We implement a greedy local-search phase by enforcing \(g^\text {c}\) and \(o^\text {c}\) as upper bounds on \(g^\text {n}\) and \(o^\text {n}\): this prunes all non-improving neighbours to \(\theta \). After some iterations, once \(\theta \) is a local minimum, these bounds will empty the neighbourhood and we end the greedy local-search phase by no longer using these bounds.
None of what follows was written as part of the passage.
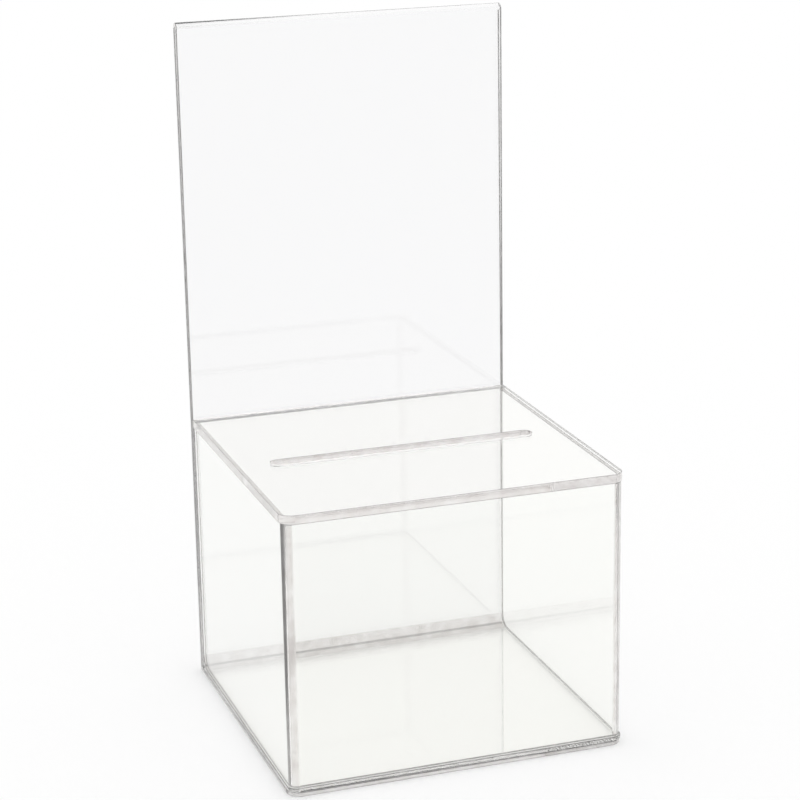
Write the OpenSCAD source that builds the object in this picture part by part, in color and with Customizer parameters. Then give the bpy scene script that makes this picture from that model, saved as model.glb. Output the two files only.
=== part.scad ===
// Clear ballot box with a tall folded sign header
// Seen from the front: +X to the right, +Y to the back, +Z up.
// The origin is the middle of the footprint, on the surface that the box stands on.

/* [Box] */
// Width of the lid, the base and the header
box_w = 228.6; // [150:0.1:400]
// Depth from the front edge of the lid to the front face of the header
box_d = 216; // [120:1:400]
// Height of the front and side walls
wall_h = 175.5; // [80:0.5:400]
// Thickness of the bent wall, floor and header sheets
sheet_t = 3; // [2:0.5:6]
// Outer radius of the two upright bends at the front
bend_r = 6; // [4:0.5:15]
// How far the lid and the base stand past the front and side walls
overhang = 1.1; // [0.5:0.1:6]

/* [Base] */
// Thickness of the plate under the floor
base_t = 3; // [2:0.5:8]
// Inner radius of the bend between floor and back wall
floor_bend_r = 8.5; // [5:0.5:20]

/* [Lid] */
// Thickness of the lid plate
lid_t = 6; // [3:0.5:10]
// Length of the ballot slot over its round ends
slot_l = 182; // [60:1:300]
// Width of the ballot slot
slot_w = 11; // [5:0.5:25]
// Distance from the front edge of the lid to the middle of the slot
slot_y = 104.2; // [40:0.1:300]
// Clearance between the back edge of the lid and the header
lid_gap = 0.3; // [0.2:0.1:2]

/* [Header] */
// Height of the header above the lid
header_h = 271.5; // [60:0.5:500]
// Gap between the two leaves of the header below the lid's top
leaf_gap = 0.4; // [0.2:0.1:2]
// Gap between the two leaves of the header at its top fold
fold_gap = 2.4; // [1:0.1:8]

/* [Quality] */
// Facets of a full circle
$fn = 48; // [24:8:96]

/* [Hidden] */
clear_tint = [0.93, 0.96, 0.95, 0.45];
edge_tint = [0.85, 0.88, 0.86, 0.7];
wall_w = box_w - 2 * overhang;
total_d = box_d + 2 * sheet_t + fold_gap;
front_y = -total_d / 2;
header_y = front_y + box_d;
wall_front_y = front_y + overhang;
back_wall_y = header_y - sheet_t;
floor_z = base_t;
wall_z = floor_z + sheet_t;
lid_z = wall_z + wall_h;
lid_top_z = lid_z + lid_t;
header_top_z = lid_top_z + header_h;
corner_r = bend_r + overhang;
fold_r = fold_gap / 2 + sheet_t;
fold_z = header_top_z - fold_r;
floor_bend_outer = floor_bend_r + sheet_t;

// A rectangle from the front edge backwards, with its two front corners rounded
module front_rounded(w, y_front, y_back, r) {
    translate([-w / 2, y_front + r])
        square([w, y_back - y_front - r]);
    translate([r - w / 2, y_front])
        square([w - 2 * r, 2 * r]);
    for (side = [-1, 1])
        translate([side * (w / 2 - r), y_front + r])
            circle(r);
}

// A straight slot with round ends, centred on the origin
module round_slot(length, width) {
    straight = length - width;
    square([straight, width], center = true);
    for (side = [-1, 1])
        translate([side * straight / 2, 0])
            circle(width / 2);
}

// Turns a drawing of y and z into a solid that runs across the given width
module across(w) {
    translate([-w / 2, 0, 0])
        rotate([90, 0, 90])
            linear_extrude(w)
                children();
}

// The L-shaped side view of the floor sheet and its upturned back wall
module floor_profile() {
    bend_y = header_y - floor_bend_outer;
    bend_z = floor_z + floor_bend_outer;
    translate([front_y, floor_z])
        square([bend_y - front_y, sheet_t]);
    translate([back_wall_y, bend_z])
        square([sheet_t, lid_z - bend_z]);
    translate([bend_y, bend_z])
        intersection() {
            difference() {
                circle(floor_bend_outer);
                circle(floor_bend_r);
            }
            translate([0, -floor_bend_outer])
                square(floor_bend_outer);
        }
}

// The outline of the space inside the floor bend, which the side walls fill
module side_profile() {
    bend_y = header_y - floor_bend_outer;
    bend_z = floor_z + floor_bend_outer;
    translate([wall_front_y, wall_z])
        square([bend_y - wall_front_y, wall_h]);
    translate([wall_front_y, bend_z])
        square([back_wall_y - wall_front_y, lid_z - bend_z]);
    translate([bend_y, bend_z])
        intersection() {
            circle(floor_bend_r);
            translate([0, -floor_bend_r])
                square(floor_bend_r);
        }
}

// The folded side view of the header: front leaf, top fold and rear leaf
module header_profile() {
    leaf_y = header_y + sheet_t;
    rear_low = leaf_y + leaf_gap;
    rear_top = leaf_y + fold_gap;
    translate([header_y, base_t])
        square([sheet_t, fold_z - base_t]);
    polygon([
        [rear_low, base_t],
        [rear_low + sheet_t, base_t],
        [rear_low + sheet_t, lid_top_z],
        [rear_top + sheet_t, fold_z],
        [rear_top, fold_z],
        [rear_low, lid_top_z]
    ]);
    translate([leaf_y + fold_gap / 2, fold_z])
        intersection() {
            difference() {
                circle(fold_r);
                circle(fold_gap / 2);
            }
            translate([-fold_r, 0])
                square([2 * fold_r, fold_r]);
        }
}

// Thin plate under the whole box and both leaves of the header
module base_plate() {
    color(edge_tint)
        linear_extrude(base_t)
            front_rounded(box_w, front_y, header_y + 2 * sheet_t + leaf_gap, corner_r);
}

// One sheet that is the floor and, past a round bend, the back wall
module floor_and_back() {
    color(clear_tint)
        intersection() {
            across(box_w)
                floor_profile();
            translate([0, 0, floor_z])
                linear_extrude(lid_z - floor_z)
                    front_rounded(box_w, front_y, header_y, corner_r);
        }
}

// One sheet bent twice: left wall, front wall and right wall
module front_and_sides() {
    inner_w = wall_w - 2 * sheet_t;
    color(clear_tint)
        intersection() {
            across(wall_w)
                side_profile();
            translate([0, 0, wall_z])
                linear_extrude(wall_h)
                    difference() {
                        front_rounded(wall_w, wall_front_y, back_wall_y, bend_r);
                        front_rounded(inner_w, wall_front_y + sheet_t,
                                      back_wall_y + bend_r, bend_r - sheet_t);
                    }
        }
}

// Flat lid with the round-ended ballot slot through it
module lid() {
    color(clear_tint)
        translate([0, 0, lid_z])
            linear_extrude(lid_t)
                difference() {
                    front_rounded(box_w, front_y, header_y - lid_gap, corner_r);
                    translate([0, front_y + slot_y])
                        round_slot(slot_l, slot_w);
                }
}

// One sheet folded over at the top, open at both sides for a printed sign
module header() {
    color(clear_tint)
        across(box_w)
            header_profile();
}

base_plate();
floor_and_back();
front_and_sides();
lid();
header();
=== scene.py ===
"""Looks of the clear ballot box with its folded sign header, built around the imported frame."""

import logging
import math
from dataclasses import dataclass
from enum import Enum

import bmesh
import bpy
from mathutils import Matrix, Vector

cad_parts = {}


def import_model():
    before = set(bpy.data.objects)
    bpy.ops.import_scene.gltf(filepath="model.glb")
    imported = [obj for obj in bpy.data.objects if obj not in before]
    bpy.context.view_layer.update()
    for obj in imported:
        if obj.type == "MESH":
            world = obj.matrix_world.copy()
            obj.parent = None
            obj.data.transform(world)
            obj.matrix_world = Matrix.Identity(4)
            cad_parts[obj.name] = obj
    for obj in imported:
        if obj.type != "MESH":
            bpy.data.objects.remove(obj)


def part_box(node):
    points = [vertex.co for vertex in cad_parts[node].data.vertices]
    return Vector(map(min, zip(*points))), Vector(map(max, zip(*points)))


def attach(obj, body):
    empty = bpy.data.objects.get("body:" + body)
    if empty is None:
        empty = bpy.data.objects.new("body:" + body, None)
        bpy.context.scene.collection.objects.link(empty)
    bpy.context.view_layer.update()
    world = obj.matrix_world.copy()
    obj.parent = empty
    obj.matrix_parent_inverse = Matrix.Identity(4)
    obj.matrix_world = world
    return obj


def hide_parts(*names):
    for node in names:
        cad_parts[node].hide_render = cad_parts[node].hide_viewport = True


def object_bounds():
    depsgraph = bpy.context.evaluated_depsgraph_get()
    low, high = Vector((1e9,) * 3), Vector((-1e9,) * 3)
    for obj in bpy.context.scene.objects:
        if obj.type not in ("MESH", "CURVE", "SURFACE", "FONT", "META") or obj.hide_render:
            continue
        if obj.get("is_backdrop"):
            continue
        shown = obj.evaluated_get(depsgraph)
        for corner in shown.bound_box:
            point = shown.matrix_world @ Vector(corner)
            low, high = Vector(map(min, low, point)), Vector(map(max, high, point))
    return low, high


log = logging.getLogger("ballot_box")

MM = 0.001
ACROSS = Vector((1, 0, 0))
UP = Vector((0, 0, 1))

# Every bent piece is made of one thickness of sheet.
SHEET = 3 * MM
# Pieces that touch stay this far apart, so that no two clear faces share a plane.
SEAM = 0.04 * MM
# Points closer than this are one point.
TOUCH = 0.01 * MM

# An arc has at least this many chords, and otherwise chords of this length.
ARC_LEAST = 5
CHORD = 0.9 * MM
# A rounded corner cut into a finished sheet has this many steps.
CORNER_STEPS = 12

# Every edge sharper than this angle is polished round by this much, in so many steps.
BEVEL_ANGLE = math.radians(60)
POLISH = 0.4 * MM
POLISH_STEPS = 2
# Faces that differ by less than this angle are merged.
FLAT_ANGLE = math.radians(0.05)
# A face is shaded flat where its normal has at least this much along one axis.
FLAT_ENOUGH = 0.999

# A plate's rim has less than this much of its normal upright.
RIM_MOST = 0.5
# A sheet's cut edges have more than this much of their normal along the given direction.
CUT_LEAST = 0.9
# Its bends have less than this much there, and in the pieces named here get the cut edge's material
# as painted shade.
BEND_MOST = 0.1
BENT = ("floor_and_back", "front_and_sides")
# A plate has its cut edge all round, so it gives no direction.
ALL_ROUND = Vector()

ACRYLIC_IOR = 1.49
# Light crosses many clear faces on its way through the box.
LIGHT_BOUNCES = 48


class Plane(Enum):
    """The plane that an outline is drawn in."""

    FLAT = "xy"
    SIDE = "yz"


class Part(Enum):
    """Material slots of a piece: sheet face, cut edge (also laid on bends as painted shade) and the
    painted shade line along a corner.
    """

    FACE = 0
    EDGE = 1
    CORNER = 2


@dataclass(frozen=True)
class ClearFinish:
    """Polished clear sheet: even tint, faint waves and handling marks.

    Attributes:
        name: Name of the material.
        tint: Colour that light keeps on its way through one sheet.
        wave_scale: Scale of the noise that makes the waves.
        wave_strength: Strength of the waves.
        wave_height: Height of the waves.
        smear_scale: Scale of the noise that makes the smears.
        smear_detail: Detail of that noise.
        smear_span: Values of that noise where smears begin and are full.
        smear_rough: Roughness with no smear and with a full one.
        passing: Share of the light that one face lets past on its way to the floor.
    """

    name: str
    tint: tuple[float, float, float]
    wave_scale: float = 14
    wave_strength: float = 0.012
    wave_height: float = MM
    smear_scale: float = 9
    smear_detail: float = 6
    smear_span: tuple[float, float] = (0.45, 0.8)
    smear_rough: tuple[float, float] = (0, 0.03)
    passing: float = 0.99

    def material(self) -> bpy.types.Material:
        """Builds the material.

        Returns:
            The material, with noise-driven waves and smears.
        """
        mat, shader = new_principled(self.name)
        shader.inputs["Base Color"].default_value = (*self.tint, 1)
        shader.inputs["Transmission Weight"].default_value = 1
        shader.inputs["IOR"].default_value = ACRYLIC_IOR
        raise_surface(mat, add_noise(mat, self.wave_scale), self.wave_strength, self.wave_height)
        smear = add_noise(mat, self.smear_scale, self.smear_detail)
        roughen(mat, smear, self.smear_span, self.smear_rough)
        let_light_through(mat, self.passing)
        return mat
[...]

This allows the best-found CP solution to become a non-improving neighbour.

Let \(\sigma \) be the solution returned by the CP solver, if any: \(\text {explore}(\theta , \tau _\text {explo})\) returns the valuation \(\theta ' = \left\{ v \mapsto \sigma (v^\text {n}) \mid v \in {\mathcal {V}}\right\} \) if \(\sigma \) is defined, otherwise \(\theta ' = \theta \).

Intensification. Let \(\theta '\) be the local-search valuation of \({\mathcal {V}}= {\mathcal {V}}_\text {targ}\cup {\mathcal {V}}_\text {func}\cup {\mathcal {V}}_\text {aux}\) returned by the exploration; recall the end of Sect. 2.2 for the semantics of these variable sets. The projection of \(\theta '\) onto only \({\mathcal {V}}_\text {targ}\) may have several extensions for \({\mathcal {V}}_\text {func}\) and \({\mathcal {V}}_\text {aux}\) that have a better objective value than under \(\theta '\). This may happen for example upon a first-improving heuristic. In order to try and improve \(\theta '\), the function \(\text {intensify}(\theta ', \tau _\text {intens})\) calls a CP solver on the intensification model , where \(\mathcal {S}\) is from the original model. The CP solver is limited to return a best solution found within \(\tau _\text {intens}\) seconds, if any. This intensification is essentially a single LNS iteration where \({\mathcal {V}}_\text {targ}\) is frozen and values for \({\mathcal {V}}_\text {func}\cup {\mathcal {V}}_\text {aux}\) are sought.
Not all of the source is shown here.